**Prompt**
The listing below is to be output in its exact form.
====== Records provided ======
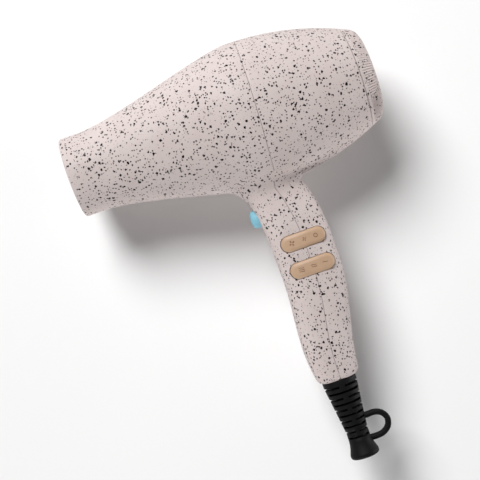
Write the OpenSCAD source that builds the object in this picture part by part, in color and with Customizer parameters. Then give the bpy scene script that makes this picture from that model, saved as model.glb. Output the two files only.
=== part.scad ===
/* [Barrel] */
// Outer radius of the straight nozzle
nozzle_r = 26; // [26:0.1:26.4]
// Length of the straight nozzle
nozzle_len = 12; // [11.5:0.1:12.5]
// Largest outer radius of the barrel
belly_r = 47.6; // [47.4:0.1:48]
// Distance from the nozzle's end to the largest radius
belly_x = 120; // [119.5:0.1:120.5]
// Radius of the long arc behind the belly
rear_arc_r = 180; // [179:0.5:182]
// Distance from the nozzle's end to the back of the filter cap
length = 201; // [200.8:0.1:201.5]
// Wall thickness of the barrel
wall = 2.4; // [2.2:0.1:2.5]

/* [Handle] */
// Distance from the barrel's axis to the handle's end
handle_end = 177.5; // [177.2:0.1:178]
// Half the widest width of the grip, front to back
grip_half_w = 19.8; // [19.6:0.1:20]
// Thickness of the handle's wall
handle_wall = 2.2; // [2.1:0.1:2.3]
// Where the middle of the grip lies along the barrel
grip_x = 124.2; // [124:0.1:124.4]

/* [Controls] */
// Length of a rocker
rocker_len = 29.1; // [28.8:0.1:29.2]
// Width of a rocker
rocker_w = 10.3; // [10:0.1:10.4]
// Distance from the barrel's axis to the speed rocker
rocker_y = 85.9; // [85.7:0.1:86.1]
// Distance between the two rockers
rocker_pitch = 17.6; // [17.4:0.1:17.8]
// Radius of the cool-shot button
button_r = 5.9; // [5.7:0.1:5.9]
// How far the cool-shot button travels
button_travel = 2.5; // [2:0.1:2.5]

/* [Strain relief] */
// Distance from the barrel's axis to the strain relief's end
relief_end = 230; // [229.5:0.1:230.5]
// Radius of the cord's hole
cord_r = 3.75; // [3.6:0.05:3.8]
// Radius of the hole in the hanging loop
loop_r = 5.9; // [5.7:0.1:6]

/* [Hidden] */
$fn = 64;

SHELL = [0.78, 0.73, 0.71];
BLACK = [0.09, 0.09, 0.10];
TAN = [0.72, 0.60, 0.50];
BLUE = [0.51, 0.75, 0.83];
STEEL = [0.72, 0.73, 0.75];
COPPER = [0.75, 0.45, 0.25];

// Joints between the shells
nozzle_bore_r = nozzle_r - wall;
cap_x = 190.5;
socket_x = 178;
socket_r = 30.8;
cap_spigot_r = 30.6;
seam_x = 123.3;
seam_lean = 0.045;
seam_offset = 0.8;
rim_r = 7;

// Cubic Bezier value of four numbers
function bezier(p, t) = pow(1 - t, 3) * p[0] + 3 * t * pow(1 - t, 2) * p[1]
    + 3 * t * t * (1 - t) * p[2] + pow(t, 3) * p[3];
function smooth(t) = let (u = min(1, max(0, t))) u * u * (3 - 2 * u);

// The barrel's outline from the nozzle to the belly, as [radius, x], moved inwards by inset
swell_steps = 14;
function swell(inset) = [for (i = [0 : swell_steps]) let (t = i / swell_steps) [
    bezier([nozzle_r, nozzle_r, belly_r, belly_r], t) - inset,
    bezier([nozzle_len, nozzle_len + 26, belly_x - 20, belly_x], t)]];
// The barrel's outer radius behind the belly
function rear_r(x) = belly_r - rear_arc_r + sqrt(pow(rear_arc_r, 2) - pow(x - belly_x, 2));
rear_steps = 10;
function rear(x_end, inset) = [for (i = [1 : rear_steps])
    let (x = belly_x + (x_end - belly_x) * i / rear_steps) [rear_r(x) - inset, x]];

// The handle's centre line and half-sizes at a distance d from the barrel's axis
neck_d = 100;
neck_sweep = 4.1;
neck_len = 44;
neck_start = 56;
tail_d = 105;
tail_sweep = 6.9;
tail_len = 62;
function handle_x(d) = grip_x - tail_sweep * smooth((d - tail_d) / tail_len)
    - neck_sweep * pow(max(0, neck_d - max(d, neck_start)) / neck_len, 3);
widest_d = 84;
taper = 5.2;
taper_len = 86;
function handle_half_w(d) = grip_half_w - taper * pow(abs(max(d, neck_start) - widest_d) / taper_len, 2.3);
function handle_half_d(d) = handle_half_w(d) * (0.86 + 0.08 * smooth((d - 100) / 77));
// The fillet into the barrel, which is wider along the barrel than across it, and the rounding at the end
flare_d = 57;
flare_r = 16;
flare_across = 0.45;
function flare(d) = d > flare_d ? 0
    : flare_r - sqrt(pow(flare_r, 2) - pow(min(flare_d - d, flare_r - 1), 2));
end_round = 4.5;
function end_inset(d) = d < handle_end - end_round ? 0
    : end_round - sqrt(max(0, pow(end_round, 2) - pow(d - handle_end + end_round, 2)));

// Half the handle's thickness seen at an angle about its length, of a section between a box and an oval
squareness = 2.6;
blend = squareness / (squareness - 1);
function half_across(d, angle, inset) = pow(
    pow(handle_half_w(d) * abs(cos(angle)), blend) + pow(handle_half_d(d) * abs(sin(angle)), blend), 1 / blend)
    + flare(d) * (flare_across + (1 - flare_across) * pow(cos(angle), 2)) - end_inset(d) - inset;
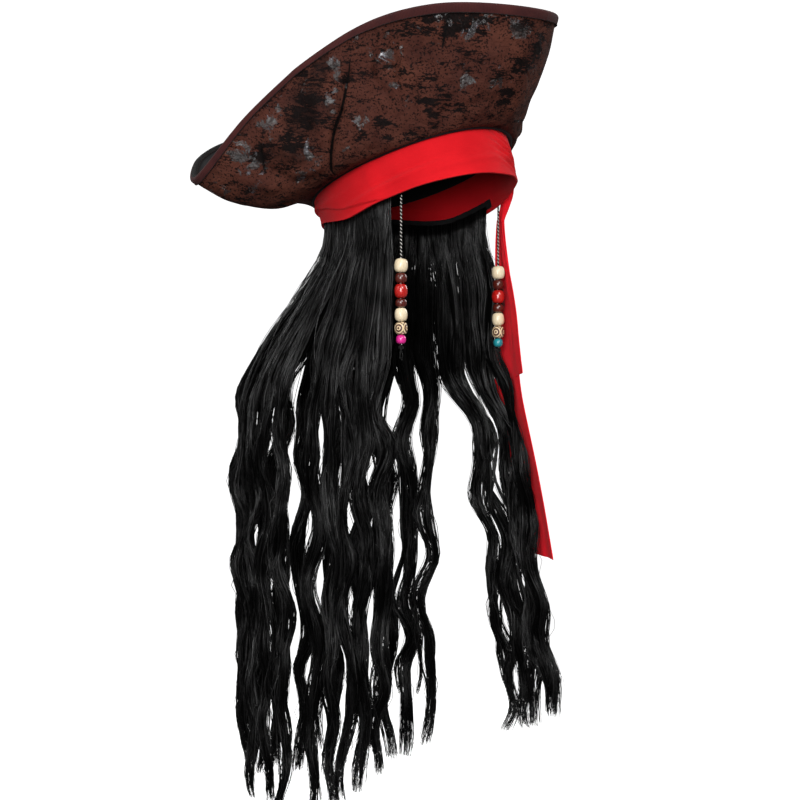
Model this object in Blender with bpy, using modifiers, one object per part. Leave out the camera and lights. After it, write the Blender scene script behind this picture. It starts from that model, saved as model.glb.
======
**Result of this exercise**
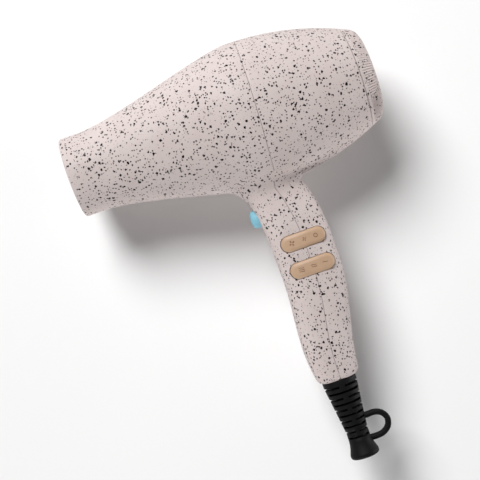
Write the OpenSCAD source that builds the object in this picture part by part, in color and with Customizer parameters. Then give the bpy scene script that makes this picture from that model, saved as model.glb. Output the two files only.
=== part.scad ===
/* [Barrel] */
// Outer radius of the straight nozzle
nozzle_r = 26; // [26:0.1:26.4]
// Length of the straight nozzle
nozzle_len = 12; // [11.5:0.1:12.5]
// Largest outer radius of the barrel
belly_r = 47.6; // [47.4:0.1:48]
// Distance from the nozzle's end to the largest radius
belly_x = 120; // [119.5:0.1:120.5]
// Radius of the long arc behind the belly
rear_arc_r = 180; // [179:0.5:182]
// Distance from the nozzle's end to the back of the filter cap
length = 201; // [200.8:0.1:201.5]
// Wall thickness of the barrel
wall = 2.4; // [2.2:0.1:2.5]

/* [Handle] */
// Distance from the barrel's axis to the handle's end
handle_end = 177.5; // [177.2:0.1:178]
// Half the widest width of the grip, front to back
grip_half_w = 19.8; // [19.6:0.1:20]
// Thickness of the handle's wall
handle_wall = 2.2; // [2.1:0.1:2.3]
// Where the middle of the grip lies along the barrel
grip_x = 124.2; // [124:0.1:124.4]

/* [Controls] */
// Length of a rocker
rocker_len = 29.1; // [28.8:0.1:29.2]
// Width of a rocker
rocker_w = 10.3; // [10:0.1:10.4]
// Distance from the barrel's axis to the speed rocker
rocker_y = 85.9; // [85.7:0.1:86.1]
// Distance between the two rockers
rocker_pitch = 17.6; // [17.4:0.1:17.8]
// Radius of the cool-shot button
button_r = 5.9; // [5.7:0.1:5.9]
// How far the cool-shot button travels
button_travel = 2.5; // [2:0.1:2.5]

/* [Strain relief] */
// Distance from the barrel's axis to the strain relief's end
relief_end = 230; // [229.5:0.1:230.5]
// Radius of the cord's hole
cord_r = 3.75; // [3.6:0.05:3.8]
// Radius of the hole in the hanging loop
loop_r = 5.9; // [5.7:0.1:6]

/* [Hidden] */
$fn = 64;

SHELL = [0.78, 0.73, 0.71];
BLACK = [0.09, 0.09, 0.10];
TAN = [0.72, 0.60, 0.50];
BLUE = [0.51, 0.75, 0.83];
STEEL = [0.72, 0.73, 0.75];
COPPER = [0.75, 0.45, 0.25];

// Joints between the shells
nozzle_bore_r = nozzle_r - wall;
cap_x = 190.5;
socket_x = 178;
socket_r = 30.8;
cap_spigot_r = 30.6;
seam_x = 123.3;
seam_lean = 0.045;
seam_offset = 0.8;
rim_r = 7;

// Cubic Bezier value of four numbers
function bezier(p, t) = pow(1 - t, 3) * p[0] + 3 * t * pow(1 - t, 2) * p[1]
    + 3 * t * t * (1 - t) * p[2] + pow(t, 3) * p[3];
function smooth(t) = let (u = min(1, max(0, t))) u * u * (3 - 2 * u);

// The barrel's outline from the nozzle to the belly, as [radius, x], moved inwards by inset
swell_steps = 14;
function swell(inset) = [for (i = [0 : swell_steps]) let (t = i / swell_steps) [
    bezier([nozzle_r, nozzle_r, belly_r, belly_r], t) - inset,
    bezier([nozzle_len, nozzle_len + 26, belly_x - 20, belly_x], t)]];
// The barrel's outer radius behind the belly
function rear_r(x) = belly_r - rear_arc_r + sqrt(pow(rear_arc_r, 2) - pow(x - belly_x, 2));
rear_steps = 10;
function rear(x_end, inset) = [for (i = [1 : rear_steps])
    let (x = belly_x + (x_end - belly_x) * i / rear_steps) [rear_r(x) - inset, x]];

// The handle's centre line and half-sizes at a distance d from the barrel's axis
neck_d = 100;
neck_sweep = 4.1;
neck_len = 44;
neck_start = 56;
tail_d = 105;
tail_sweep = 6.9;
tail_len = 62;
function handle_x(d) = grip_x - tail_sweep * smooth((d - tail_d) / tail_len)
    - neck_sweep * pow(max(0, neck_d - max(d, neck_start)) / neck_len, 3);
widest_d = 84;
taper = 5.2;
taper_len = 86;
function handle_half_w(d) = grip_half_w - taper * pow(abs(max(d, neck_start) - widest_d) / taper_len, 2.3);
function handle_half_d(d) = handle_half_w(d) * (0.86 + 0.08 * smooth((d - 100) / 77));
// The fillet into the barrel, which is wider along the barrel than across it, and the rounding at the end
flare_d = 57;
flare_r = 16;
flare_across = 0.45;
function flare(d) = d > flare_d ? 0
    : flare_r - sqrt(pow(flare_r, 2) - pow(min(flare_d - d, flare_r - 1), 2));
end_round = 4.5;
function end_inset(d) = d < handle_end - end_round ? 0
    : end_round - sqrt(max(0, pow(end_round, 2) - pow(d - handle_end + end_round, 2)));

// Half the handle's thickness seen at an angle about its length, of a section between a box and an oval
squareness = 2.6;
blend = squareness / (squareness - 1);
function half_across(d, angle, inset) = pow(
    pow(handle_half_w(d) * abs(cos(angle)), blend) + pow(handle_half_d(d) * abs(sin(angle)), blend), 1 / blend)
    + flare(d) * (flare_across + (1 - flare_across) * pow(cos(angle), 2)) - end_inset(d) - inset;
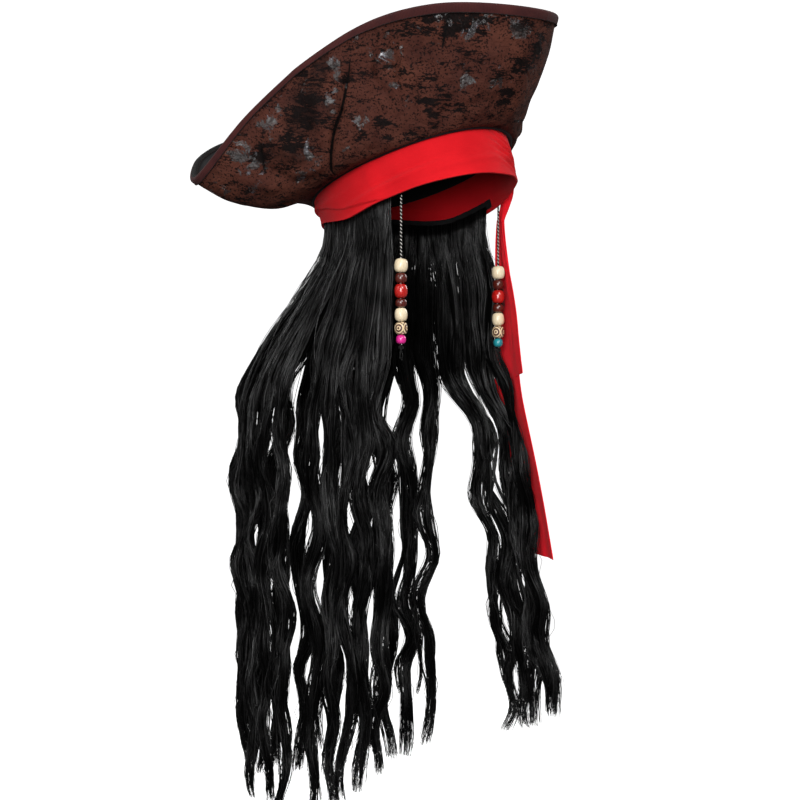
Model this object in Blender with bpy, using modifiers, one object per part. Leave out the camera and lights. After it, write the Blender scene script behind this picture. It starts from that model, saved as model.glb.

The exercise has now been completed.